Stay with me now, I promise to bring this thread back to Jesus, our risen Lord, with a splash of empathy.

I felt the same way when I heard about the movie "October Baby" this week.  The movie, in theaters now, is about the journey of a young woman that learns as an adult that she was adopted.  Her birth mother attempted to abort her unsuccessfully and instead gave her up for adoption.

I had no idea there was such a thing as an failed abortion attempt, but it does happen.  No one wants to hear this, but if we can't be courageous enough to face difficult truths, humanity will continue to falter and fall further and further away from the light and truth of God and our salvation. Here is the most disheartening story I read.

In 1999, a nurse from Christ Hospital, yes, the name was Christ Hospital of all things, testified that "infants that survived induced labor abortions were abandoned to die in a utility room."  In 2008, she also questioned Obama's voting record and floor testimony while he was state senator stating that he prevented the passage of Illinois' Born Alive Infants Protection Act.  (http://en.wikipedia.org/wiki/Jill_Stanek)  President George W. Bush signed the Born-Alive Infant's Protection Act of 2002 which "extends legal protection to an infant after a failed attempt at induced abortion." (http://en.wikipedia.org/wiki/Born-Alive_Infants_Protection_Act)

Why on earth am I writing about abortion on Easter? That stuff about live or partial birth abortions was 10 years ago, isn't that old news? Well, I see a connection between the torture and crucifixion of Jesus thousands of years ago and the death of our nation's children that continues today.  All manner of injustices against our children continue to go on - besides abortion, the failure of our educational systems, poverty, hunger, abuse, the list goes on.

The anguish I feel in my heart is the same for both (Jesus and our children), it's the same pain, it's the same truth.  The citizens that could not see the truth of God in the flesh, that could not stop the wrong of his torture and death, are no different than our society today.  We don't want to see the injustices around us, and without seeing the truth, we are powerless to stop the wrongs against humanity.  As he was suffering on the cross Jesus said, "Father, forgive them, for they do not know what they are doing." (http://bible.cc/luke/23-34.htm)

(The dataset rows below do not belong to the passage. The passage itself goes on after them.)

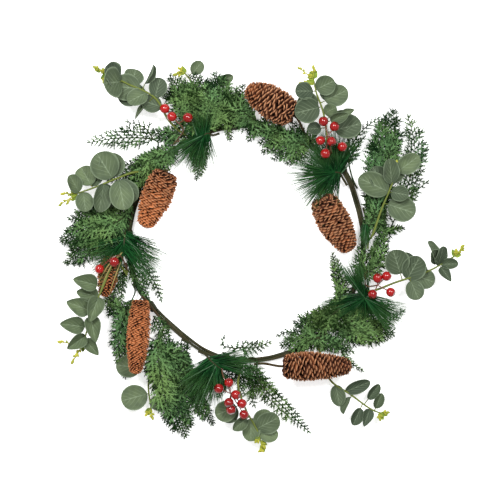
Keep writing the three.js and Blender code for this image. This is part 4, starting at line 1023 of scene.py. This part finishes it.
def add_berries(pile, draw, node, seat, hub, berries):
    tree, curve = main_stem(node, seat, hub)
    add_rod(pile, curve, 1.3, 1.0, tone=0.3)
    fork = curve[-1]
    for x, y, z in berries:
        top = nearest_top(tree, *at(x, y)[:2], z + BERRY_RADIUS)
        centre = at(x, y, top[0] - BERRY_RADIUS + 0.2 if top else z)
        middle = (fork + centre) / 2
        middle[2] = min(fork[2], centre[2])
        add_rod(pile, curve_through([fork, middle, centre], 20), 0.9, 0.8, tone=0.8)
        out = unit(centre - fork) + draw.uniform(-0.35, 0.35, 3) + (0, 0, 0.35)
        size = BERRY_RADIUS * draw.uniform(0.95, 1.02)
        place = frames(centre, out, (0.1, 0.3, 1), (size * 1.03, size, size))
        pile.add(berry_shape, place, 0, draw.uniform(0.2, 0.9))


berry_finish = Finish("glossy_berry", Specular_IOR_Level=0.3, Coat_Weight=0.6, Coat_Roughness=0.03)
part, tone, along = berry_finish.facts("part", "tone", "along")
skin = tone.mix((0.17, 0.001, 0.001), (0.35, 0.002, 0.002))
spotted = along.ramp(0.985, 90.0).mix(skin, (0.04, 0.006, 0.004))
wire = tone.mix((0.07, 0.045, 0.02), (0.12, 0.02, 0.012))
berry_finish.look(part.above(0.5).mix(spotted, wire), 0.2)
dress(BERRIES, add_berries, "_bunch", berry_finish, 60)

# %% [markdown]
# Pine needles are long, stiff and fine, and hundreds of them burst out of one short twig. One needle is a thin
# three-sided spike, copied along the twig into fans. The list gives where each tuft is bound on, the way of
# its twig, and its fans: two directions in degrees, the shortest and longest needle in units of the front
# view, and, where a fan lies low or stands up, two slopes. A few longer pale needles stray from the rest.

# %% Pine tufts
PINE = {
    "pine_upper_left": ((214, 129), ((207, 133, 20), (196, 142, 20)),
        ((195, 290, 20, 36), (75, 150, 14, 24))),
    "pine_left": ((129, 233), ((124, 242, 22), (123, 254, 24)),
        ((188, 245, 28, 44), (295, 350, 30, 46), (240, 268, 14, 34, (-0.1, 0.4)))),
    "pine_upper_right": ((347, 181), ((338, 172, 22), (326, 176, 24)),
        ((165, 265, 26, 44), (88, 150, 16, 26), (50, 118, 24, 50, (-0.3, 0)), (100, 165, 22, 42, (-0.3, 0)))),
    "pine_right": ((352, 293), ((364, 298, 24), (372, 303, 26)),
        ((95, 135, 26, 40), (302, 355, 26, 42), (184, 215, 30, 52, (-0.45, -0.12)),
         (215, 300, 14, 26, (-0.5, -0.2)))),
    "pine_bottom": ((203, 353), ((211, 361, 24), (220, 368, 26)),
        ((205, 280, 26, 40), (-20, 18, 28, 44), (268, 310, 18, 30, (-0.45, -0.1)),
         (222, 262, 34, 54, (-0.3, 0.1)))),
    "pine_right_ring": ((361, 212), ((366, 222, 20), (366, 229, 20)),
        ((245, 290, 12, 20),)),
}
USUAL_SLOPES = (-0.16, 0.5)
NEEDLES_PER_DEGREE = 3.6
LEAST_NEEDLES = 60
NEEDLE_ROOTS = (0.42, 1.0)  # the part of a twig that needles grow from
NEEDLE_WIDTH = 1.2
STRAY_SHARE = 0.07
STRAY_GROWTH, STRAY_EXTRA = 1.12, 6
LOWEST_NEEDLE = 2.0
needle_obj = start(bpy.ops.mesh.primitive_cone_add, vertices=3, radius1=0.5, radius2=0.12, depth=1)
cut_rings(needle_obj, 2)
needle_shape = as_shape(move(needle_obj, lambda p: Vector((p.z + 0.5, p.x, p.y))))


def upright(draw, number, spread):
    """Directions that lean a little to all sides of straight up."""
    return np.stack([draw.normal(0, spread, number), draw.normal(0, spread, number), np.ones(number)], 1)


def add_pine(pile, draw, node, seat, twig, fans):
    _, curve = main_stem(node, seat, twig)
    add_rod(pile, curve, *STEM_RADII, tone=0.3)
    for first, last, short, long, *slopes in fans:
        number = int((last - first) * NEEDLES_PER_DEGREE) + LEAST_NEEDLES
        off = draw.uniform(-0.5, 0.5, number) + draw.normal(0, 0.05, number)
        heading = math.radians((first + last) / 2) + off * math.radians(last - first)
        pitch = draw.uniform(*(slopes[0] if slopes else USUAL_SLOPES), number)
        length = draw.uniform(short, long * 1.05, number) * GRID
        stray = draw.random(number) < STRAY_SHARE
        length = np.where(stray, length * STRAY_GROWTH + STRAY_EXTRA, length)
        root = spot(curve, draw.uniform(*NEEDLE_ROOTS, number))[0]
        ahead = np.stack([np.cos(heading) * np.cos(pitch), np.sin(heading) * np.cos(pitch), np.sin(pitch)], 1)
        fall = np.maximum(-ahead[:, 2] * length, 1e-6)
        room = np.where(root[:, 2] - fall < LOWEST_NEEDLE, (root[:, 2] - LOWEST_NEEDLE) / fall, 1.0)
        length = length * np.clip(room, 0.3, 1)
        sizes = np.stack([length, np.full(number, NEEDLE_WIDTH), np.full(number, NEEDLE_WIDTH)], 1)
        place = frames(root, ahead, upright(draw, number, 0.5), sizes)
        pile.add(needle_shape, place, 0, draw.uniform(0, 1, number) ** 1.3 + stray)


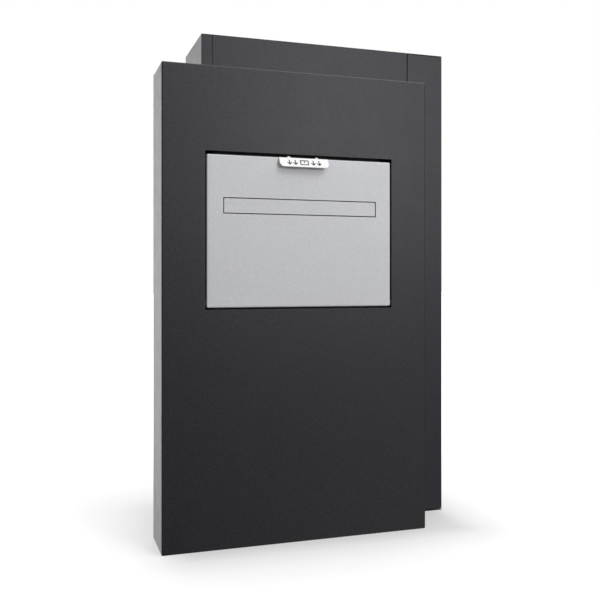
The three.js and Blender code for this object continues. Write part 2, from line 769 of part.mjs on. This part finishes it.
const camScrew = () =>
  join(
    bar("x", lockAt, 2, [camX[0] - 2 * FIT - 1, camX[0] + 8]),
    bar("x", lockAt, 5.5, [camX[0] - 2 * FIT - 2.6, camX[0] - 2 * FIT]),
  );

function lockKey() {
  const end = cabinet.right + KEY_REACH;
  const thick = [lock.y - 1.1, lock.y + 1.1];
  return cut(
    join(
      plate([cabinet.right - 8, end - 16], thick, [lock.z - 3.2, lock.z + 3.2]),
      bar("y", [end - 10.5, lock.z], 10.5, thick, 48),
    ),
    bar("y", [end - 5.5, lock.z], 2.6, [thick[0] - 1, thick[1] + 1]),
  );
}

// ---------------------------------------------------------------- assembly

const [jambWall, sealY] = [jamb.wall[1], [hatch.returnDepth + FIT, jamb.stopY - FIT]];

add("housing_shell", housingShell(), anthracite);
add("housing_back", housingBackPlate(), anthracite);
addPair("hatch_jamb", jambLeft(), anthracite);
add("head_rail", headRailPiece(), anthracite);
add("hatch_sill", sillPiece(), anthracite);
add("chute_guide", chuteGuide(), zinc);
addPair("pivot_pin", pivotLeft(), steel);
addPair("hatch_seal", plate([jambWall + 4, jambWall + 13], sealY, [524, 790]), rubber);
addPair("hatch_magnet", magnetLeft(), steel);

joiningBolts.forEach((place, i) => {
  add(`joining_bolt_${i + 1}`, joiningBolt(place), zinc);
  add(`joining_nut_${i + 1}`, joiningNut(place), zinc);
});

add("cabinet_left_side", leftSide(), anthracite);
add("cabinet_front", frontPanel(), anthracite);
add("cabinet_front_post", frontPost(), anthracite);
add("cabinet_rear_post", rearPost(), anthracite);
add("cabinet_roof", cabinetRoof(), anthracite);
add("cabinet_floor", cabinetFloor(), anthracite);
add("cabinet_back", backPanel(), anthracite);
add("wall_rail_lower", wallRail(wallHoles.z[0]), zinc);
add("wall_rail_upper", wallRail(wallHoles.z[1]), zinc);
add("floor_mat", floorMat(), rubber);

add("hatch_panel", hatchPanel(), silver);
addPair("pivot_bush", bushLeft(), nylon);
add("hopper_floor", hopperFloor(), zinc);
addPair("hopper_cheek", cheekLeft(), zinc);
addPair("hatch_buffer", bufferLeft(), rubber);
add("pull_tab", pullTab(), white);
add("tab_rivet_left", tabRivet(TAB_RIVETS[0]), white);
add("tab_rivet_right", tabRivet(TAB_RIVETS[1]), white);
add("letter_guard", letterGuard(), zinc);
addPair("flap_bracket", flapBracketLeft(), zinc);
add("flap_rod", flapRod(), steel);
add("letter_flap", letterFlap(), silver);
add("flap_spring", flapSpring(), steel);

add("side_door", doorPanel(), anthracite);
add("door_stiffener", doorStiffener(), anthracite);
add("door_pin_top", doorPinTop(), steel);
add("door_pin_bottom", doorPinBottom(), steel);
add("door_washer", doorWasher(), nylon);
add("lock_housing", lockHousing(), steel);
add("lock_nut", lockNut(), zinc);
add("lock_core", lockCore(), steel);
add("lock_cam", lockCam(), zinc);
add("lock_cam_screw", camScrew(), zinc);
add("lock_key", lockKey(), steel);

// Origin at the bottom, in the middle of the width and depth of the two boxes.
for (const mesh of group.children) {
  mesh.geometry.translate(-cabinet.right / 2, -cabinet.back / 2, 0);
}

export default group;
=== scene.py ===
"""A wall mounted parcel and letter mailbox in powder-coated steel, on a plain studio floor.

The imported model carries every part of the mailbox. Here each part gets its edge bevels and its finish,
and the printed sign on the pull tab and the studio round the object are added.
"""

import json
import math

import bmesh
import bpy
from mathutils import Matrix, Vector


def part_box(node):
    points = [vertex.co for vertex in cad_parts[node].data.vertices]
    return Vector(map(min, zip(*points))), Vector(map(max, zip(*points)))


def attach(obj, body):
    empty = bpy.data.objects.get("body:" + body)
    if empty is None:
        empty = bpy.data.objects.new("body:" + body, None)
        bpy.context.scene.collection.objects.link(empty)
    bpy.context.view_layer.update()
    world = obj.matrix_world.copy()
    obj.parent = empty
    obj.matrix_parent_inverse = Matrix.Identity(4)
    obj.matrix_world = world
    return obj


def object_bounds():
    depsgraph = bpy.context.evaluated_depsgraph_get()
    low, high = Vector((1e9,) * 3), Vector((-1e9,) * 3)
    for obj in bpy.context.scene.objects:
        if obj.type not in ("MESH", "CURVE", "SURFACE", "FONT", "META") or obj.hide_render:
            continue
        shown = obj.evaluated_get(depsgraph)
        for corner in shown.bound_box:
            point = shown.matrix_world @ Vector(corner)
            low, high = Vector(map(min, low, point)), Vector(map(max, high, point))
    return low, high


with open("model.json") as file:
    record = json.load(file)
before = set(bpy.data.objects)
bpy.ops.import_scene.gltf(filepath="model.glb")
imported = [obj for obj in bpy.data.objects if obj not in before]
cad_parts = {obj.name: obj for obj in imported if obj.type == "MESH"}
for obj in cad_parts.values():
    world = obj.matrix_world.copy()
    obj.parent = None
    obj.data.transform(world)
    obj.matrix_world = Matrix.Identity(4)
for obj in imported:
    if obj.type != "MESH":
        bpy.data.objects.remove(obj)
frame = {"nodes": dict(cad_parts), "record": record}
CAD_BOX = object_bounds()
MM = 0.001

scene = bpy.context.scene
nodes = frame["nodes"]

# ---------------------------------------------------------------- camera

# The camera looks level from the front left. A view shift in place of a tilt keeps the uprights parallel.
EYE = (-0.5839, -1.7827, 0.5596)
TURN = -18.09  # degrees about the vertical, from straight ahead
LENS = 48.09  # millimetres, on a sensor 36 mm wide
SHIFT = -0.035


def add_camera():
    data = bpy.data.cameras.new("camera")
    data.lens = LENS
    data.sensor_width = 36.0
    data.shift_y = SHIFT
    data.clip_start = 0.05
    camera = bpy.data.objects.new("camera", data)
    camera.location = EYE
    camera.rotation_euler = (math.radians(90.0), 0.0, math.radians(TURN))
    scene.collection.objects.link(camera)
    scene.camera = camera


add_camera()

# ---------------------------------------------------------------- node-tree helpers


class Tree:
    """Short-hand for building a material's nodes.

    Textures use object coordinates, so their scales count per metre.
    """

    def __init__(self, name):
        self.material = bpy.data.materials.new(name)
        self.material.use_nodes = True
        self.tree = self.material.node_tree
        self.shader = self.tree.nodes["Principled BSDF"]
        self.coords = self.tree.nodes.new("ShaderNodeTexCoord").outputs["Object"]

    def node(self, kind, **values):
        """A new node. Each value goes to the socket of that name, or else to the node's own setting."""
        made = self.tree.nodes.new("ShaderNode" + kind)
        for key, value in values.items():
            if key in made.inputs:
                made.inputs[key].default_value = value
            else:
                setattr(made, key, value)
        return made

    def link(self, source, target):
        self.tree.links.new(source, target)

    def stretched(self, scale):
        """Object coordinates scaled by a factor along each axis, for streaks."""
        mapping = self.node("Mapping")
        mapping.inputs["Scale"].default_value = scale
        self.link(self.coords, mapping.inputs["Vector"])
        return mapping.outputs["Vector"]

    def noise(self, scale, detail=2.0, roughness=0.5, vector=None):
        made = self.node("TexNoise", Scale=scale, Detail=detail, Roughness=roughness)
        self.link(vector or self.coords, made.inputs["Vector"])
        return made.outputs["Fac"]

    def ramp(self, source, stops):
        """A colour ramp with the given (place, colour) stops."""
        made = self.node("ValToRGB")
        elements = made.color_ramp.elements
        while len(elements) < len(stops):
            elements.new(0.5)
        for element, (place, colour) in zip(elements, stops):
            element.position = place
            element.color = colour if len(colour) == 4 else (*colour, 1.0)
        self.link(source, made.inputs["Fac"])
        return made.outputs["Color"]

    def span(self, source, low, high, start=0.3, end=0.7):
        """Spreads a value between start and end, where most noise lies, over low to high."""
        made = self.node("MapRange")
        made.inputs["From Min"].default_value = start
        made.inputs["From Max"].default_value = end
        made.inputs["To Min"].default_value = low
        made.inputs["To Max"].default_value = high
        self.link(source, made.inputs["Value"])
        return made.outputs["Result"]

    def mix(self, factor, a, b, kind="MIX"):
        made = self.node("Mix", data_type="RGBA", blend_type=kind)
        for socket, value in ((0, factor), (6, a), (7, b)):
            if isinstance(value, (tuple, list)):
                made.inputs[socket].default_value = value if len(value) == 4 else (*value, 1.0)
            elif isinstance(value, float):
                made.inputs[socket].default_value = value
            else:
                self.link(value, made.inputs[socket])
        return made.outputs[2]

    def bump(self, height, strength, distance, normal=None):
        made = self.node("Bump", Strength=strength, Distance=distance)
        self.link(height, made.inputs["Height"])
        if normal:
            self.link(normal, made.inputs["Normal"])
        return made.outputs["Normal"]

    def surface(self, **sockets):
        names = {"colour": "Base Color", "rough": "Roughness", "metal": "Metallic", "normal": "Normal"}
        for key, value in sockets.items():
            target = self.shader.inputs[names.get(key, key)]
            if isinstance(value, bpy.types.NodeSocket):
                self.link(value, target)
            elif isinstance(value, (tuple, list)):
                target.default_value = value if len(value) == 4 else (*value, 1.0)
            else:
                target.default_value = value
        return self.material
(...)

As we celebrate Easter tomorrow, as we celebrate our risen Lord, as we celebrate Christ's death so that we may have eternal life, let us be reminded of the sanctity of life.  God cared so much for our lives that he allowed his only son to be tortured and killed so that we may live.  That is how important our life is to God, and that is how perfect and limitless his empathy is for us.  Even knowing that 'we know not what we do,' and knowing that we would be party to the death of his son, God still wanted us to live!
"For God so loved (egapesen*) the world that he gave his one and only Son, that whoever believes in him shall not perish but have eternal life." (http://bible.cc/john/3-16.htm)  
Let us be the one that fell at Christ's feet, let us be the "one that is of the truth" that "hears my voice," let us be one that cried out for His life to be spared so that we may also cry out for the sanctity of all life.